De beroemde Hongaars-Israëlische filosoof Yehuda Elkana, die zelf Auschwitz overleefde, schreef 50 jaar na de Kristallnacht dat er uit de as van Auschwitz twee volkeren ontstegen: een minderheid die stelt “Dit mag nooit meer gebeuren” en een bange en gekwelde meerderheid die stelt “Dit mag ONS nooit meer gebeuren.” Hij was zelf een fervent voorstander van de eerste overtuiging, en stelde dat de tweede catastrofaal was. Iedere filosofie van het leven die gevoed zou worden door de tweede – “Dit mag ONS nooit meer gebeuren” – zou desastreuze consequenties hebben. De context waarbinnen Elkana schreef, was de eerste intifada. Als hij keek naar het onmenselijke geweld van zijn eigen staat en mede-Israëliërs jegens de Palestijnen, hij zelf zag hoe mensen levend begraven werden door bulldozers, hoe een rellende menigte in een ziekenhuis de beademingsapparatuur van ouderen uittrok, en hoe soldaten de armen van burgers – inclusief kinderen – moedwillig braken… als Yehuda Elkana naar dit allemaal keek, dan vond hij dat Hitler aan het winnen was: de verslaving aan het verleden ondermijnde de democratie in het heden. Vandaar dat hij vervolgens stelde: “wij moeten leren om te vergeten.”

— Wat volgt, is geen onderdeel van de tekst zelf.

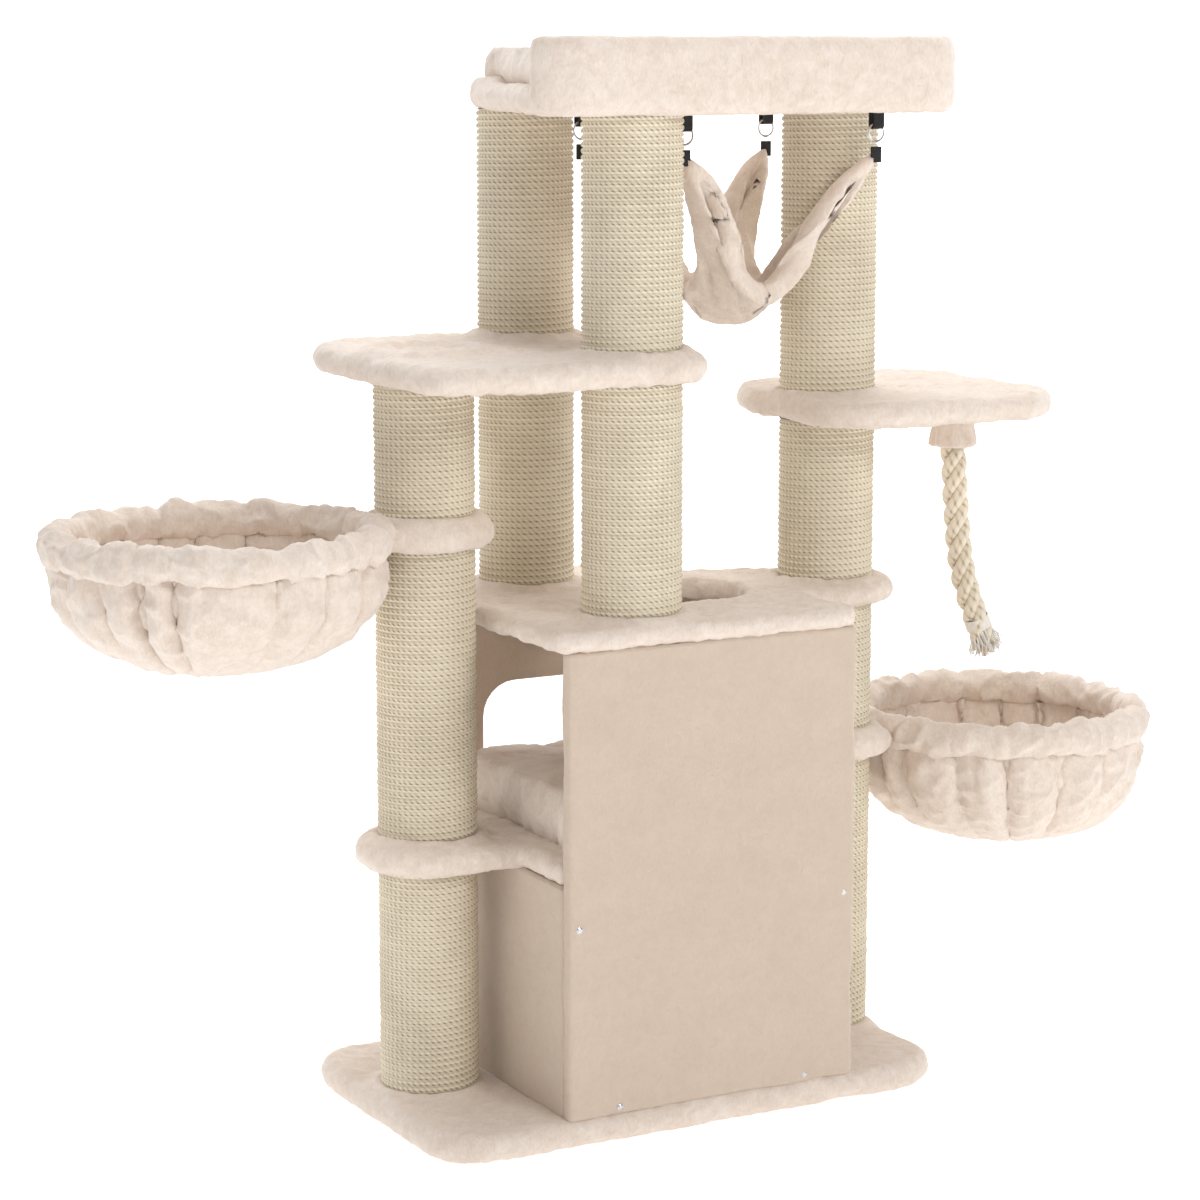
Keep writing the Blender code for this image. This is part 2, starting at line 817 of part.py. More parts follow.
def make_cloth():
    """The hammock: a sheet drawn in between its corners, which narrow to arms, sagging to its middle."""
    top = ring_level - ring_radius - ring_wire - tab_gap - hammock_thickness
    steps = 12
    cx, cy = hammock_middle
    hx = (hammock_right - hammock_left) / 2
    hy = (hammock_far - hammock_near) / 2
    work = bmesh.new()
    grid = []
    for i in range(steps + 1):
        row = []
        for j in range(steps + 1):
            u, v = 2 * i / steps - 1, 2 * j / steps - 1
            x = cx + hx * u * (1 - hammock_side_pull * (1 - v**4))
            y = cy + hy * v * (1 - hammock_end_pull * (1 - u * u))
            edge = max(abs(u), abs(v))
            sag = (1 - abs(u * v) ** hammock_arm) * (1 - hammock_edge_lift * edge**3)
            row.append(work.verts.new((x, y, top - hammock_drop * sag)))
        grid.append(row)
    for a, b in zip(grid, grid[1:]):
        for k in range(steps):
            work.faces.new((a[k], b[k], b[k + 1], a[k + 1]))
    bmesh.ops.recalc_face_normals(work, faces=work.faces)
    mesh = bpy.data.meshes.new("hammock")
    work.to_mesh(mesh)
    work.free()
    node = add("hammock", mesh, long_plush, smooth=60)
    shell = node.modifiers.new("cloth_thickness", "SOLIDIFY")
    shell.thickness = hammock_thickness
    shell.offset = 0.0
    return node


def make_hammock():
    """Straps under the bed, rings that swing in them, and the cloth that hangs from the rings."""
    rings = {}
    for label, (x, y) in hammock_corners.items():
        make_strap(label, x, y)
        rings[label] = make_ring(label, x, y)
    ring_top = ring_level + ring_radius
    ring_low = ring_level - ring_radius
    x = hammock_middle[0]
    near = pivot("near_rings_hinge", (x, hammock_near, ring_top))
    hang(near, (rings["near_left"], rings["near_right"]))
    far = pivot("far_rings_hinge", (x, hammock_far, ring_top))
    hang(far, (rings["far_left"], rings["far_right"]))
    hang(pivot("hammock_hinge", (x, hammock_near, ring_low)), (make_cloth(),))


# ---- rope toy, cushions --------------------------------------------------------------------------------------

collar_at = (right_post_at[0] + collar_reach, collar_y)
# The rope's bends: out from the collar's axis, and below the platform.
rope_bends = [
    (-0.0015, 0.0395),
    (0.0000, 0.0492),
    (0.0020, 0.0670),
    (0.0042, 0.0965),
    (0.0065, 0.1262),
    (0.0090, 0.1557),
    (0.0118, 0.1853),
    (0.0152, 0.2150),
    (0.0197, 0.2425),
    (0.0265, 0.2702),
    (0.0347, 0.2967),
    (0.0450, 0.3233),
    (0.0558, 0.3490),
    (0.0675, 0.3747),
    (0.0793, 0.4003),
]
rope_route = [
    (collar_at[0] + out, collar_at[1], right_platform_under - drop) for out, drop in rope_bends
]


def make_rope_toy():
    """A cloth cup under the right platform, and the thick rope that hangs out of it."""
    top = right_platform_under - gap
    mouth = top - collar_height
    inner = collar_radius - collar_wall
    profile = [
        (0.0, top),
        (collar_radius, top),
        (collar_radius, mouth),
        (inner, mouth),
        (inner, top - collar_wall),
        (0.0, top - collar_wall),
    ]
    turned("rope_collar", profile, collar_at, long_plush)
    rope = tube_along("toy_rope", rope_route, rope_diameter, cotton, sides=2)
    hang(pivot("toy_rope_hinge", rope_route[0]), (rope,))


def make_cushions():
    """A cushion on the shelf inside the house, and one in the top bed that lifts out."""
    inset = house_cushion_inset
    outline = rounded_box(
        house_left + side_thickness + inset,
        house_right - side_thickness - inset,
        back_inner + inset,
        front_inner - inset,
        house_cushion_corner,
    )
    mesh = plate_mesh(outline, shelf_top + gap, house_cushion_height, house_cushion_round)
    add("house_cushion", mesh, long_plush, smooth=60)
    outline = bed_outline(board_inset + cushion_gap, post_radius + bed_post_margin - cushion_setback)
    low = bed_board_top + gap
    mesh = plate_mesh(outline, low, bed_cushion_height, bed_cushion_round)
    cushion = add("bed_cushion", mesh, long_plush, smooth=60)
    hang(pivot("bed_cushion_lift", (*far_post_at, low)), (cushion,))


make_base()
make_screws(make_house_panels())
make_shelf()
make_roof()
make_platforms()
make_top_bed()
make_posts()
make_basket("left", left_post_at, left_arm_under, -1, left_basket_depth)
make_basket("right", right_post_at, right_arm_under, 1, right_basket_depth)
make_hammock()
make_rope_toy()
make_cushions()
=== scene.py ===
import json
import math

import bmesh
import bpy
import numpy as np
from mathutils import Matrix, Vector

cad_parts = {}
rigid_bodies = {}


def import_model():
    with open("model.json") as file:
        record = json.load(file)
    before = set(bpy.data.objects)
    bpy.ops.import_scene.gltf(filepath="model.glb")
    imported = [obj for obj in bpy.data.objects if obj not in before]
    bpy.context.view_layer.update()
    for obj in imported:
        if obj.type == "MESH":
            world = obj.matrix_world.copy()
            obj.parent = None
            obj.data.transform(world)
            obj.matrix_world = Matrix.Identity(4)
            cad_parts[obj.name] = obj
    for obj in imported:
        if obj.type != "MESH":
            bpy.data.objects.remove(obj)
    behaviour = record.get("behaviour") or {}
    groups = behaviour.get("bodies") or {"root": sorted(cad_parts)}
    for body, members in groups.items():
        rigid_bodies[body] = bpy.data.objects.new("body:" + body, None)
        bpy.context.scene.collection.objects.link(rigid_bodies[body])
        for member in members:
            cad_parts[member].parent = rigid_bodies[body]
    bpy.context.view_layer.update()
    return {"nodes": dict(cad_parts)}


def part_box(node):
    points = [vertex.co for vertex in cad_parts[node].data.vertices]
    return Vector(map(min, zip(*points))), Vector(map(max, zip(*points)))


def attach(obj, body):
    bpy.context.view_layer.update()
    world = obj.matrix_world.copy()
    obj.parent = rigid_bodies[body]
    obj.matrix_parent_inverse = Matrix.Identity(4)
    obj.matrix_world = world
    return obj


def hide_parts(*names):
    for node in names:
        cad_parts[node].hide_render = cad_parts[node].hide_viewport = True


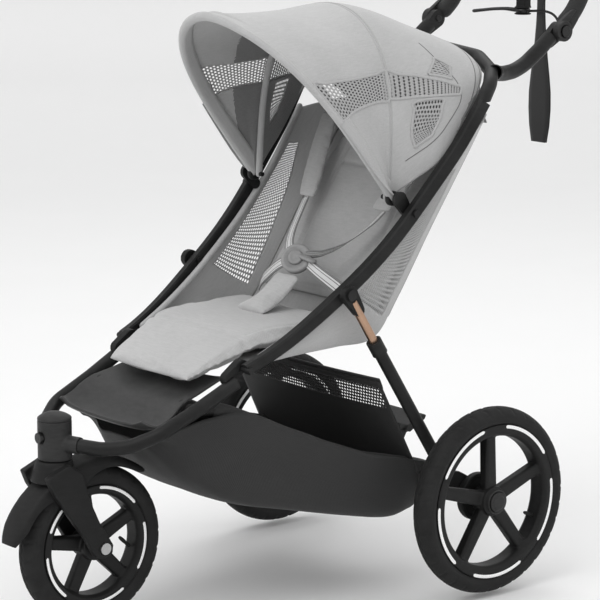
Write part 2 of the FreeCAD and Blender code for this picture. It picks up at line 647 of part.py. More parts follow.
def backrest():
    pad = [(30, 462), (28, 486), (124, 626), (220, 766), (236, 788), (258, 802), (262, 782),
           (200, 690), (128, 586), (56, 478), (42, 458)]
    fold = link_plate(RECLINE_Y, RECLINE_Z, 5.0, 38, 468, 5.0, -150, 150)
    save("backrest_pad", plate(pad, -165, 165).fuse(fold).removeSplitter())
    pads = []
    for sign in (-1, 1):
        strip = plate([(84, 630), (98, 652), (178, 770), (196, 764), (118, 648), (104, 622)],
                      sign * 30, sign * 78)
        strip = strip.cut(plate(pad, -165, 165))
        pads.append(largest(strip))
    save("shoulder_pads", Part.Compound(pads))


def harness():
    """Buckle with its push button, the crotch pad under it and the webbing to its sides."""
    lean = V(0.42, -0.72, 0.55).normalize()
    centre = V(6, -12, 551)
    body = Part.makeCylinder(BUCKLE_R, 11.0, centre - lean * 6, lean)
    body = body.cut(Part.makeCylinder(13.2, 8.0, centre + lean * 0.5, lean))
    save("buckle", body)
    button = Part.makeCylinder(13.0, 4.4, centre + lean * 3.6, lean)
    save("buckle_button", button)

    crotch = plate([(-24, 509), (-62, 484), (-92, 470), (-98, 470), (-96, 478), (-66, 496),
                    (-36, 513), (-29, 517)], -32, 32)
    lap = []
    for sign in (-1, 1):
        run = [(sign * 38, -8, 530), (sign * 80, 2, 512), (sign * 128, 18, 486)]
        wide = V(0, 0.35, 1.0).normalize() * 12
        wires = []
        for point in run:
            p = V(*point)
            corner = [p - wide, p + wide, p + wide + V(0, 2.5, 0), p - wide + V(0, 2.5, 0)]
            wires.append(Part.makePolygon(corner + [corner[0]]))
        lap.append(Part.makeLoft(wires, True, True))
    save("harness_webbing", Part.Compound([crotch] + lap))


# ---- canopy ----
def arch(foot, top, squareness, shoulder, count):
    """A hoop from the right foot over the top to the left; foot is (x, y, z), top is (y, z).

    With rise the height as a share of the whole, the half width is
    (1 - rise ** squareness) ** shoulder of the foot's.
    """
    foot_x, foot_y, foot_z = foot
    top_y, top_z = top
    points = []
    for k in range(count + 1):
        turn = math.pi * k / count
        rise = math.sin(turn)
        width = foot_x * max(0.0, 1.0 - rise ** squareness) ** shoulder
        x = width if 2 * k < count else -width
        points.append((x, foot_y + (top_y - foot_y) * rise, foot_z + (top_z - foot_z) * rise))
    return points


HOOP_COUNT = 20
HOOP_R = 3.5
HOOP_CLEAR = 7.0              # from a hoop's centre line to the outer face of its fabric
FRONT_HOOP = ((184, CANOPY_Y, CANOPY_Z), (-192, 968), 3.7, 0.59)
MID_HOOP = ((170, CANOPY_Y, CANOPY_Z), (62, 970), 3.6, 0.5)
REAR_HOOPS = (((212, 122, 726), (176, 944), 3.5, 0.46), ((216, 158, 772), (253, 913), 3.3, 0.43),
              ((212, 176, 810), (276, 892), 2.9, 0.4))


def canopy():
    front = arch(*FRONT_HOOP, HOOP_COUNT)
    mid = arch(*MID_HOOP, HOOP_COUNT)
    for name, points in (("canopy_front_bow", front), ("canopy_mid_bow", mid)):
        path = [points[0]] + points[1:-1:2] + [points[-1]]
        hoop = rod(path, HOOP_R, 70)
        for sign in (-1, 1):
            x = sign * points[0][0]
            eye = disc_x(10.0, x - HOOP_R, x + HOOP_R, CANOPY_Y, CANOPY_Z)
            hoop = hoop.fuse(eye)
        hoop = hoop.cut(disc_x(CANOPY_PIN_R + RUN_FIT, -240, 240, CANOPY_Y, CANOPY_Z))
        save(name, hoop.removeSplitter())

    inside = (0, CANOPY_Y, CANOPY_Z)
    visor = [lifted(front, HOOP_CLEAR + 1.5, inside)]
    for part, push, dip in ((0.33, 1.06, 0.08), (0.66, 1.05, 0.055)):
        row = [mixed(a, b, part) for a, b in zip(front, mid)]
        pushes = [push - dip * math.sin(math.pi * k / HOOP_COUNT) ** 4 for k in range(HOOP_COUNT + 1)]
        row = [swelled(p, factor) for p, factor in zip(row, pushes)]
        visor.append(lifted(row, HOOP_CLEAR - 2, inside))
    rear_edge = [mixed(a, b, 0.985) for a, b in zip(front, mid)]
    visor.append(lifted(rear_edge, HOOP_CLEAR, inside))
    save("canopy_front_panel", sheet_solid([row[1:-1] for row in visor], FABRIC, inside))

    rear_top = arch((211, 118, 722), (172, 943), 3.5, 0.46, HOOP_COUNT)
    crown = [lifted(mid, HOOP_CLEAR, inside)]
    half_way = [swelled(mixed(a, b, 0.5), 1.01) for a, b in zip(mid, rear_top)]
    crown.append(lifted(half_way, HOOP_CLEAR, inside))
    crown.append(rear_top)
    save("canopy_mid_panel", sheet_solid([row[1:-1] for row in crown], FABRIC, inside))

    rear = [arch(*hoop, HOOP_COUNT) for hoop in REAR_HOOPS]
    save("canopy_rear_panel", sheet_solid([row[1:-1] for row in rear], FABRIC, inside))


def mixed(a, b, part):
    return tuple(p + (q - p) * part for p, q in zip(a, b))


def swelled(point, factor):
    """Pushes a point away from the canopy pivot line, as fabric bulges between its hoops."""
    x, y, z = point
    return (x, CANOPY_Y + (y - CANOPY_Y) * factor, CANOPY_Z + (z - CANOPY_Z) * factor)


def lifted(points, amount, inside):
    """Moves an arch outwards from the point inside by a fixed amount."""
    centre = V(*inside)
    moved = []
    for point in points:
        p = V(*point)
        out = p - centre
        out = out.normalize()
        moved.append(tuple(p + out * amount))
    return moved


# ---- handlebar ----
def handlebar():
    """The grip bar, its pivot housings, the brake lever with its mount, cable and wrist strap."""
    side = [(GRIP_X, GRIP_Y + 14, GRIP_Z + 10), (GRIP_X, GRIP_Y + 34, GRIP_Z + 32),
            (GRIP_X, GRIP_Y + 58, GRIP_Z + 66)]
    corner = [(132, 506, GRIP_TOP_Z - 2), (86, 506, GRIP_TOP_Z)]
    run = side + corner + [(-x, y, z) for x, y, z in reversed(side + corner)]
    bar = rod(run, GRIP_R, 60)
    for sign in (-1, 1):
        bar = bar.cut(disc_x(17.8, sign * (GRIP_X - 20), sign * (GRIP_X + 20), GRIP_Y, GRIP_Z))
    save("grip_bar", largest(bar))
    housings = []
    for sign in (-1, 1):
        face = sign * (GRIP_X + 6.5)
        outer = disc_x(17.5, face, sign * (GRIP_X + 21), GRIP_Y, GRIP_Z)
        outer = outer.fuse(link_plate(GRIP_Y, GRIP_Z, 17.5, GRIP_Y + 26, GRIP_Z + 24, 12,
                                      face, sign * (GRIP_X + 15)))
        outer = largest(outer.cut(bar))
        trunnion = disc_x(PIVOT_PIN_R - RUN_FIT, sign * (GRIP_X - 9), sign * (GRIP_X + 10), GRIP_Y, GRIP_Z)
        outer = outer.fuse(trunnion)
        outer = outer.cut(disc_x(10.3, sign * (GRIP_X + 15), sign * (GRIP_X + 23), GRIP_Y, GRIP_Z))
        housings.append(outer.removeSplitter())
    save("grip_pivots", Part.Compound(housings))
    for side_name, sign in (("left", 1), ("right", -1)):
        cap = disc_x(10.0, sign * (GRIP_X + 18.5), sign * (GRIP_X + 24), GRIP_Y, GRIP_Z)
        save("handle_button_" + side_name, cap)

    clamp = Part.makeCylinder(20.0, 26.0, V(-6, 506, GRIP_TOP_Z), V(1, 0, 0))
    clamp = clamp.cut(Part.makeCylinder(GRIP_R, 40.0, V(-16, 506, GRIP_TOP_Z), V(1, 0, 0)))
    drop = block(-4, 18, 496, 512, 940, GRIP_TOP_Z - 16)
    drop = drop.fuse(Part.makeCylinder(15.0, 14.0, V(10, 500, 934), V(0, 0, 1)))
    drop = drop.cut(Part.makeCylinder(15.4, 9.2, V(10, 500, 936.4), V(0, 0, 1)))
    drop = drop.fuse(Part.makeCylinder(LEVER_PIN_R, 14.0, V(10, 500, 934), V(0, 0, 1)))
    mount = clamp.fuse(drop)
    save("lever_mount", mount.removeSplitter())
    lever = Part.makeCylinder(13.0, 8.0, V(10, 500, 937), V(0, 0, 1))
    path = [(4, 494, 941), (-20, 485, 941), (-44, 472, 942), (-66, 452, 938)]
    lever = lever.fuse(rod(path, LEVER_R, 60))
    lever = lever.cut(Part.makeCylinder(LEVER_PIN_R + RUN_FIT, 14.0, V(10, 500, 934), V(0, 0, 1)))
    save("brake_lever", lever.removeSplitter())


CABLE_ROUTE = [(26, 500, 941), (49, 500, 943), (73, 496, 944), (97, 488, 942), (119, 477, 937),
               (138, 464, 929)]
CABLE_R = 2.2


def brake_cable():
    save("brake_cable", rod(CABLE_ROUTE, CABLE_R, 120))


def wrist_strap():
    """A folded loop of webbing that hangs from the crossbar, widening towards its bight."""
    wires = []
    for z, half in ((978, 8), (900, 10), (830, 17), (770, 25), (730, 26), (710, 20)):
        pts = [V(50 - half, 504, z), V(50 + half, 504, z), V(50 + half, 511, z), V(50 - half, 511, z)]
        wires.append(Part.makePolygon(pts + [pts[0]]))
    save("wrist_strap", Part.makeLoft(wires, True, True))


def main():
    front_frame()
    footrest()
    swivel_button()
    fork()
    fender()
    front_wheel()
    rear_frame()
    basket()
    basket_back()
    brake_pedal()
    rear_wheel("left", 1)
    rear_wheel("right", -1)
    rear_legs()
    top_frame()
    frame_pins()
    seat()
    backrest()
    harness()
    canopy()
    handlebar()
    brake_cable()
    wrist_strap()


main()
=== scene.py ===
"""Jogging stroller: the looks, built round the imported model.

Every place is in the row frame and in metres.  at() turns the drawing's millimetres, which
count Y from a station 31.4 mm ahead of the origin, into such a place.
"""
import bpy
import json
import math
import numpy as np
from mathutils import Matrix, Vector, geometry


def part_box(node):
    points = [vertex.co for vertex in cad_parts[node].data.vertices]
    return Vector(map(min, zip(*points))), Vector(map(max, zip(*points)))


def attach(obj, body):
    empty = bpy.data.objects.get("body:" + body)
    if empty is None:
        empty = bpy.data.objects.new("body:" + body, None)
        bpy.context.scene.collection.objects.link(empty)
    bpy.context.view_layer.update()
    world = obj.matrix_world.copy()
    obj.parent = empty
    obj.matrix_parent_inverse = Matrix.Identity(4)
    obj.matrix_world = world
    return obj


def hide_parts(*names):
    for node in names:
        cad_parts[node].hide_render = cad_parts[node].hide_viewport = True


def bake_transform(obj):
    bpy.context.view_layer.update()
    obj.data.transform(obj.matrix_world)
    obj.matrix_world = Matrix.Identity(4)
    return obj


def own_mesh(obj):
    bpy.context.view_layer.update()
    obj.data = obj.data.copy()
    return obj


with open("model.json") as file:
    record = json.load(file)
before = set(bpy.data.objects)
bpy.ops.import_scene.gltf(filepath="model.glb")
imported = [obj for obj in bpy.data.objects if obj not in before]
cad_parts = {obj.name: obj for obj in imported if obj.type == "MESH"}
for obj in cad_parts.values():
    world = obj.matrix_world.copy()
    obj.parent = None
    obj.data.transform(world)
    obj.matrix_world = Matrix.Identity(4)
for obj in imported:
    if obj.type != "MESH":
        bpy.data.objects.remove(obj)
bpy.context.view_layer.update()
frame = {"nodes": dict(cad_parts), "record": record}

BODY_OF = {node: body for body, nodes in frame["record"]["behaviour"]["bodies"].items() for node in nodes}
MM = 0.001
ORIGIN_Y = 31.4
SIDES = (("left", 1), ("right", -1))


# ---- places and lines ----
def at(x, y, z):
    return np.array((x, y + ORIGIN_Y, z), float) * MM


def ats(points):
    return np.array([at(*p) for p in points])


def mirror(points):
    return np.asarray(points, float) * np.array((-1.0, 1.0, 1.0))


def centre_of(node):
    low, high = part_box(node)
    return np.array((low + high) / 2)


def evenly(line, count):
    """count points, evenly spaced along a polyline"""
    steps = np.linalg.norm(np.diff(line, axis=0), axis=1)
    run = np.concatenate(([0.0], np.cumsum(steps)))
    places = np.linspace(0.0, run[-1], count)
    return np.stack([np.interp(places, run, line[:, k]) for k in range(line.shape[1])], axis=1)


def spline(points, count):
    """count points, evenly spaced along the smooth line through the given ones"""
    pts = np.asarray(points, float)
    ends = np.vstack([2 * pts[:1] - pts[1:2], pts, 2 * pts[-1:] - pts[-2:-1]])
    t = np.linspace(0.0, 1.0, 24, endpoint=False)[:, None]
    fine = []
    for a, b, c, d in zip(ends, ends[1:], ends[2:], ends[3:]):
        fine.append(0.5 * (2 * b + (c - a) * t + (2 * a - 5 * b + 4 * c - d) * t ** 2
                           + (3 * b - a - 3 * c + d) * t ** 3))
    return evenly(np.vstack(fine + [pts[-1:]]), count)


def along(line, count_per_metre=400):
    """a smooth line through the points, sampled by its length"""
    length = np.linalg.norm(np.diff(np.asarray(line, float), axis=0), axis=1).sum()
    return spline(line, max(6, int(length * count_per_metre)))


def unit(v):
    v = np.asarray(v, float)
    return v / np.maximum(np.linalg.norm(v, axis=-1, keepdims=True), 1e-12)


def smooth_step(t):
    t = np.clip(t, 0.0, 1.0)
    return t * t * (3 - 2 * t)


def arch(foot, top, squareness, shoulder, count):
    """A canopy hoop from its left foot over the top; foot is (x, y, z) and top is (y, z), in mm."""
    rise = np.sin(np.linspace(0.0, math.pi, 181))
    width = foot[0] * np.clip(1.0 - rise ** squareness, 0.0, 1.0) ** shoulder
    x = np.concatenate((width[:91], -width[91:]))
    line = np.stack((x, foot[1] + (top[0] - foot[1]) * rise + ORIGIN_Y,
                     foot[2] + (top[1] - foot[2]) * rise), axis=1)
    return evenly(line * MM, count)


# ---- meshes ----
def new_object(name, verts, faces, uvs=None):
    mesh = bpy.data.meshes.new(name)
    mesh.from_pydata([tuple(v) for v in verts], [], faces)
    if uvs is not None:
        layer = mesh.uv_layers.new(name="UVMap")
        layer.data.foreach_set("uv", np.asarray(uvs, np.float32).ravel())
    mesh.polygons.foreach_set("use_smooth", [True] * len(mesh.polygons))
    obj = bpy.data.objects.new(name, mesh)
    bpy.context.scene.collection.objects.link(obj)
    return obj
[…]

Dit was niet een oproep om de Shoah als zodanig te vergeten, maar om de sacrale verering daarvan – van symbolen, rituelen en monumenten – ten koste van het heden en de democratie aan banden te leggen. Onze democratie moet niet opgeofferd worden aan de doden, maar keer op keer bevochten worden door de levenden, voor de levenden. Democratie is nooit gegeven, maar alleen bevochten. Door iedere generatie opnieuw.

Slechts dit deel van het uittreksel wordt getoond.